TARAFLARIN İDDİA VE SAVUNMALARININ ÖZETİ
DAVA: Davacı vekili dava dilekçesinde özetle, davacının … adlı işletmesi ile yük taşımacılığı yaptığını, bu çerçevede anlaşmalı olduğu firmaların mallarını istenilen yerlere nakletmekte bu hizmeti verirken kendi araçlarının yetmediği durumlarda piyasadan temin ettiği taşımacılara da taşıma yaptırdığını, davacının anlaşmalı olduğu AB-Schomburg fabrikasının hammaddeden ibaret yükünün Türkgücü Çorlu’da bulunan fabrikasından İzmir’e nakledilmesinin talep edilmesi üzerine davalı ile 02.08.2018 tarihinde 399 sıra numaralı yükleme ve taşıma senedi ile … plaka sayılı aracıyla hammaddenin taşınması konusunda anlaştıklarını, davalı aracına yüklediği hammaddeleri İzmir’de bulunan teslim yerine nakletmişse de taşıma sırasında araçta bulunan hammaddelerin muhtemelen araca başka yerden aldığı yükün devrilmesi sonucu zarar gördüğünün tespit edildiğini, bu durumun davalının kayıtsız olarak imzaladığı sevk irsaliyesi altına düzenlenen tutanak ile zabt altına alındığını, davalının taşıması sırasında zarar gören ürün bedelinin toplam tutarının 19.983,06TL olup bu bedeli davalının ödemekten kaçındığını, müvekkilinin zarar gören … firmasına fatura mukabilini ödediğini, ayrıca zarar gören hammaddelerin yerine yenilerini 500,00 TL nakliye bedeli ödeyerek Çorlu’dan İzmir’e sevk ettirdiğini, davalıdan taşıma sırasında zarar verdiği ürün bedeli ile yeni ürünlerin sevk bedelini ödemesi için icra takibi başlattıklarını, davalının borca ve ferilerine itiraz ederek takibi durdurduğunu, davalının itirazında haksız olduğunu bu nedenle davalının Çorlu … İcra Müdürlüğü … esas dosyasında yetkiye ve borca itirazının iptali ile takibin devamına, haksız ve kötüniyetli olarak borca itiraz eden davalının %20 den aşağı olmamak üzere icra inkar tazminatına mahkum edilmesine, davalının mal kaçırma ihtimali ve dava sonucunda haklı çıkılması halinde alacağın tahsili imkanının ortadan kalkmaması için davalıya ait … plaka sayılı aracın kayden ihtiyaten haczine, yargılama gideri ve vekalet ücretinin karşı tarafa yükletilmesine karar verilmesini talep ve dava etmiştir.

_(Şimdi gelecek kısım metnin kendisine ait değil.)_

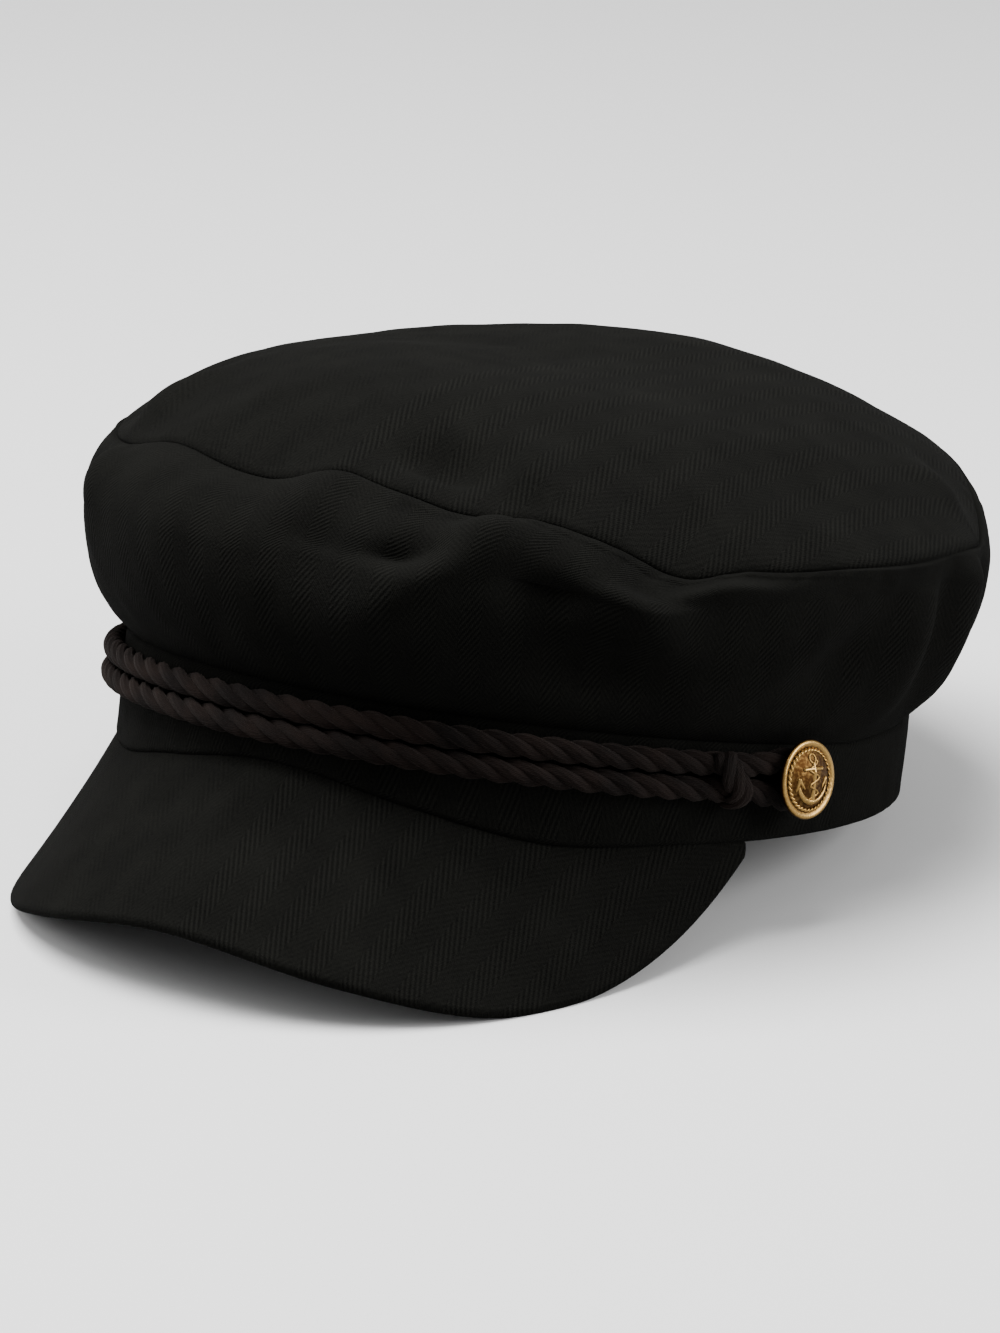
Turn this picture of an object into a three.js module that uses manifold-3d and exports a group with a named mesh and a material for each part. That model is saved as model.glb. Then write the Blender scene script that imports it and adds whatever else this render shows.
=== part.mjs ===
// A soft fisherman cap that rests on a flat surface: a domed top panel, a tall side panel, a headband,
// a cloth-covered visor, and a twisted cord that is held by a brass button at each side.
//
// Sizes are in millimetres and angles in degrees. Angles run round the cap from the centre of the
// front, at -Y, towards the wearer's left, at +X. Heights are measured from the headband's lower edge.

import * as THREE from "three";
import { LoftGeometry } from "three/addons/geometries/LoftGeometry.js";
import { mergeVertices } from "three/addons/utils/BufferGeometryUtils.js";
import Module from "manifold-3d";

// Headband, an oval strip
const bandWidth = 173;
const bandLength = 209;
const bandHeight = 21;
const bandWall = 3;
const bandFrontArch = 11.5;
const bandFrontLift = 8;

// Crown
const crownWall = 2;
const frontOverhang = 16.4;
const rearOverhang = 19.2;
const leftOverhang = 13;
const rightOverhang = 11.8;
const bulgeHeight = 57;
const bulgeFrontRise = 1.1;
const bulgeLeftRise = 1.5;
const bulgeWaveShare = 0.5;
const seamHeight = 70.5;
const seamFrontInset = 3.5;
const seamRearReach = 5.4;
const seamLeftReach = 13.3;
const seamRightReach = 12.4;
const seamFrontDrop = 2.8;
const seamLeftDrop = 0.7;
const seamSaddle = 4.3;
const domeHeight = 25.2;
const domeShift = 12;
const seamWaveHeight = 4;
const foldDepth = 7;
const footRoll = 0.4;
const seamClimb = 0.4;
const domeFullness = 3.9;

// Visor
const visorWall = 3;
const visorLength = 50;
const visorCorner = 2.5;
const visorHalfAngle = 71;
const visorFrontSlope = 38;
const visorSideSlope = 79;
const visorFan = 0.67;
const visorFullness = 2.8;

// Cord
const cordWidth = 5.5;
const cordThickness = 4.6;
const cordLay = 20;
const cordGroove = 0.68;
const cordDrop = 7.2;
const cordSpread = 8;
const knotWidth = 6.4;
const knotThickness = 2.2;
const leftKnotDistance = 19;
const rightKnotDistance = 16;
const knotSlant = 4.5;

// Buttons
const buttonDiameter = 17.8;
const buttonDome = 3;
const buttonRim = 1.6;
const buttonTilt = 7;
const leftButtonAngle = 75.5;
const rightButtonAngle = 84;
const postDiameter = 3;
const reliefHeight = 0.45;
const anchorHeight = 10.5;

// Clearance between neighbouring pieces, and how far the cloth is pressed where it rests
const gap = 0.3;
const restPress = 0.6;

// Steps of the meshes
const roundSteps = 72;
const visorSteps = 40;
const cordStepsPerLay = 7;
const runSteps = 160;
const turnSteps = 8;
const knotSteps = 12;
const knotSides = 10;

// The headband's lower edge: its height as a share of bandFrontArch, by angle from the front
const bandEdgeRows = [
  { angle: 0, rise: 1 },
  { angle: 20, rise: 0.61 },
  { angle: 40, rise: 0.11 },
  { angle: 60, rise: 0.12 },
  { angle: 80, rise: 0.12 },
  { angle: 115, rise: 0.08 },
  { angle: 180, rise: 0 },
];

// Waves of the seam between the top and the side panel, in shares of seamWaveHeight
const seamWaves = [
  { angle: -25, spread: 10, lift: 0.88 },
  { angle: 4, spread: 6, lift: 1.25 },
  { angle: 13, spread: 6, lift: 0.58 },
  { angle: 30, spread: 7, lift: 0.57 },
  { angle: 49, spread: 7, lift: -1.3 },
  { angle: 62, spread: 8, lift: -0.38 },
  { angle: 120, spread: 14, lift: -1.42 },
  { angle: 160, spread: 32, lift: 1.19 },
  { angle: -80, spread: 16, lift: 0.85 },
  { angle: -135, spread: 14, lift: -0.5 },
];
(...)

CEVAP: Davalı vekili cevap dilekçesinde özetle, takibe konu ve davaya konu ödeme emrinde belirtilen şekilde davalının borcunun bulunmadığını, takibe konu fatura ve içeriğini kabul etmediklerini, öncelikle davanın yetki itirazının kabulü ile usulden reddine, mahkeme aksi kanaatte ise esastan reddine karar verilmesini, haksız ve kötü niyetli alacaklı hakkında takip konusu alacağın %20 sinden az olmamak üzere tazminata mahkum edilmesine, yargılama gideri ve vekalet ücretinin karşı tarafa yükletilmesine karar verilmesini talep etmiştir. karar verilmesini talep etmiştir.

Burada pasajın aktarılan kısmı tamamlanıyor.